Hoy vengo a hablar de un asunto que me está causando un quebradero de cabeza desde hace varias semanas, sin lograr discernir la respuesta correcta; tal es mi curiosidad al respecto que incluso he tratado el tema con un estudioso de la mente humana, un psiquiatra, quien me ofreció una solución de lo más ambigua y que detallo más abajo.
Permitidme exponer el origen de mi intriga. Publiqué una primera novela en la cual pretendía conscientemente mostrar una parte de mi psicología, aquella en la que había evolucionado de forma positiva gracias a varios factores: la escritura, el chikung y mi propio espíritu de superación. Jamás tuve la intención de exhibir públicamente el dolor que sentí cuando —siendo yo adolescente— mi madre abandonó este mundo para siempre, en cuestión de horas y sin previo aviso, ni la soledad que me embargó aun quedándome con mi padre y mi hermano y, sobre todo, ese sensación de estar de más, de ser una pieza sobrante en el tablero, una pieza con la que nadie sabe qué hacer pero que no pueden desechar porque todavía es menor y dependiente.

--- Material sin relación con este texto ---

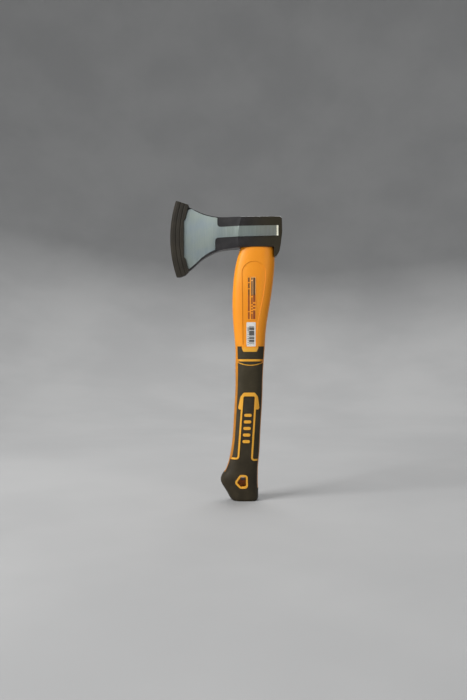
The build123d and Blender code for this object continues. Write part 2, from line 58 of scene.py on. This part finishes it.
class Shader:
    """Builds one node material. Every method takes sockets or plain numbers and returns a socket."""

    def __init__(self, name):
        self.material = bpy.data.materials.new(name)
        self.material.use_nodes = True
        self.tree = self.material.node_tree
        self.tree.nodes.clear()
        self.surface = self.tree.nodes.new("ShaderNodeBsdfPrincipled")
        output = self.tree.nodes.new("ShaderNodeOutputMaterial")
        self.tree.links.new(self.surface.outputs["BSDF"], output.inputs["Surface"])
        self.coords = self.tree.nodes.new("ShaderNodeTexCoord")
        self.place = self.coords.outputs["Object"]

    def feed(self, socket, value):
        """Links a socket, or sets it to a plain value."""
        if isinstance(value, bpy.types.NodeSocket):
            self.tree.links.new(value, socket)
        else:
            socket.default_value = value

    def set(self, **values):
        """Sets the surface's sockets, with underscores for spaces in their names."""
        for name, value in values.items():
            self.feed(self.surface.inputs[name.replace("_", " ")], value)

    def math(self, operation, a, b=0.0, c=0.0):
        node = self.tree.nodes.new("ShaderNodeMath")
        node.operation = operation
        for socket, value in zip(node.inputs, (a, b, c)):
            self.feed(socket, value)
        return node.outputs[0]

    def split(self, vector):
        node = self.tree.nodes.new("ShaderNodeSeparateXYZ")
        self.feed(node.inputs[0], vector)
        return node.outputs

    def stretched(self, x, y, z):
        """Object coordinates scaled along each axis."""
        node = self.tree.nodes.new("ShaderNodeMapping")
        self.feed(node.inputs["Vector"], self.place)
        node.inputs["Scale"].default_value = (x, y, z)
        return node.outputs[0]

    def noise(self, size, detail=2.0, roughness=0.5, vector=None):
        """Noise in 0 to 1 with features about size metres across."""
        node = self.tree.nodes.new("ShaderNodeTexNoise")
        self.feed(node.inputs["Vector"], self.place if vector is None else vector)
        node.inputs["Scale"].default_value = 1 / size
        node.inputs["Detail"].default_value = detail
        node.inputs["Roughness"].default_value = roughness
        return node.outputs["Fac"]

    def cells(self, size):
        """Distance to the nearest of scattered points about size metres apart."""
        node = self.tree.nodes.new("ShaderNodeTexVoronoi")
        self.feed(node.inputs["Vector"], self.place)
        node.inputs["Scale"].default_value = 1 / size
        return node.outputs["Distance"]

    def ramp(self, value, low, high, start=0.0, end=1.0, smooth=True):
        """Value mapped from low..high to start..end, and held outside it."""
        node = self.tree.nodes.new("ShaderNodeMapRange")
        node.interpolation_type = "SMOOTHSTEP" if smooth else "LINEAR"
        for name, number in zip(("From Min", "From Max", "To Min", "To Max"), (low, high, start, end)):
            self.feed(node.inputs[name], number)
        self.feed(node.inputs["Value"], value)
        return node.outputs[0]

    def mix(self, factor, a, b):
        """Colour a where factor is 0, and b where it is 1."""
        node = self.tree.nodes.new("ShaderNodeMix")
        node.data_type = "RGBA"
        self.feed(node.inputs[0], factor)
        self.feed(node.inputs[6], (*a, 1) if isinstance(a, tuple) else a)
        self.feed(node.inputs[7], (*b, 1) if isinstance(b, tuple) else b)
        return node.outputs[2]

    def soft_edges(self, radius):
        """Normal that rounds every sharp edge over radius metres."""
        node = self.tree.nodes.new("ShaderNodeBevel")
        node.samples = BEVEL_SAMPLES
        node.inputs["Radius"].default_value = radius
        return node.outputs[0]

    def bump(self, height, distance, normal):
        """Normal for a height of 0 to 1 that is distance metres deep, laid over another normal."""
        node = self.tree.nodes.new("ShaderNodeBump")
        node.inputs["Distance"].default_value = distance
        self.feed(node.inputs["Height"], height)
        self.feed(node.inputs["Normal"], normal)
        return node.outputs[0]

    def chance(self, value, seed):
        """Steady random number in 0 to 1 for each whole value."""
        node = self.tree.nodes.new("ShaderNodeTexWhiteNoise")
        node.noise_dimensions = "1D"
        self.feed(node.inputs["W"], self.math("ADD", value, seed))
        return node.outputs["Value"]

    def length(self, across, along):
        """Length of a line that runs this far across and this far along."""
        squares = self.math("ADD", self.math("POWER", across, 2), self.math("POWER", along, 2))
        return self.math("SQRT", squares)

    def distance(self, x, z, middle_x, middle_z):
        """Distance from a point, seen from the front."""
        return self.length(self.math("SUBTRACT", x, middle_x), self.math("SUBTRACT", z, middle_z))

    def any(self, *masks):
        """The greatest of some masks."""
        total = masks[0]
        for mask in masks[1:]:
            total = self.math("MAXIMUM", total, mask)
        return total

    def all(self, *masks):
        """The product of some masks."""
        total = masks[0]
        for mask in masks[1:]:
            total = self.math("MULTIPLY", total, mask)
        return total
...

Nada de eso quise presentar. Fue una amiga de la infancia que conoce mi alma como si fuéramos hermanas, mi querida Merche, quien me desveló aquellos rasgos de la protagonista que estaban íntimamente vinculados con mi sufrimiento de antaño. Los sacó a colación en una reunión distendida, convencida de que se habían incluido en la novela a conciencia, mientras que yo —asombrada— asentí cobardemente sin atreverme a admitir que habían sido producto de mi subconsciente.
Hay una segunda novela a punto de ver la luz, una historia sobre las complejas inseguridades que sufren los adolescentes, así como el miedo a dirigirse o siquiera pedir auxilio al mundo adulto. Tenemos frente a nuestros ojos una nueva heroína de tan solo trece años, quien sospecha de la atracción inmoral que siente su vecino por las menores, una despiadada realidad que se revela de forma paulatina en forma de pesadillas hasta descubrirse por completo, cayendo como una pesada losa y provocando un tremendo impacto psicológico sobre la protagonista. No temáis, no trato de hacer publicidad indirecta de mis trabajos, sino aludir a una cuestión mucho más profunda que posiblemente os haga reflexionar.
Aquí hago un inciso para añadir que de niña sufrí un desagradable incidente que durante más de cuatro décadas he calificado de indescifrable. Los detalles del mismo son irrelevantes; tan solo diré que era tan pequeña como para que mi mente ocultara esa vivencia en un rincón, como el que barre y esconde la suciedad bajo la alfombra Infinidad de veces he observado esa alfombra de reojo con angustia, sin osar levantarla; no obstante, independientemente de mi deliberada desatención, la inmundicia ha permanecido en el mismo sitio —pacientemente a la espera como un cocodrilo— hasta que la he limpiado.
Apenas hace cuatro semanas, en una de mis noches de insomnio, me sorprendí meditando de nuevo acerca del desconcertante “incidente”, puesto que mi mente ha retomado ese cabo suelto de mi niñez infinidad de veces tratándolo como un acertijo que tarde o temprano habría que resolver. Con la mirada clavada en el techo inmersa en la oscuridad de la habitación, la solución se presentó ante mí en forma de secuencia de imágenes como una perturbadora película. Más de cuarenta años después percibí nítidamente las facciones, la marcada expresión maliciosa, el entorno, mi incomodidad. ¿Cómo no lo había visto antes? ¿Cómo no lo había relacionado antes? Me falló la respiración y, jadeando, víctima de un ataque de ansiedad, me incorporé horrorizada. Exactamente lo que le sucede a Ímogen, la protagonista adolescente de mi segunda novela, escrita hace apenas año y medio.
Ahora me detengo y cuestiono si lo que escribo alegremente convencida de que es ficción, orgullosa de tener una imaginación desbordante, es en verdad producto de mi subconsciente. Desde el punto de vista de mi conocido psiquiatra, quizá mi mente cree que es hora de soltar lastre y ha hallado en mis escritos el modo de hacerlo; se encargó de puntualizar la palabra «quizá» puesto que él es médico, no adivino. Continuando con la misma expresión dubitativa, quizá mi mano se encuentra amistosamente repartida entre consciente y subconsciente. O puede que ni una ni otra posibilidad sea determinante y quizá todo sea una extraña casualidad.
En cualquier caso, estos ejemplos han sembrado la duda en mi mente dejando la cuestión abierta de exactamente quién está al mando de la pluma, y admito —mal que me pese— que siento algo que se halla a medio camino entre el respeto y el temor cuando me siento ante la pantalla de mi portátil, poco convencida ya del origen intrínseco de mis próximos textos.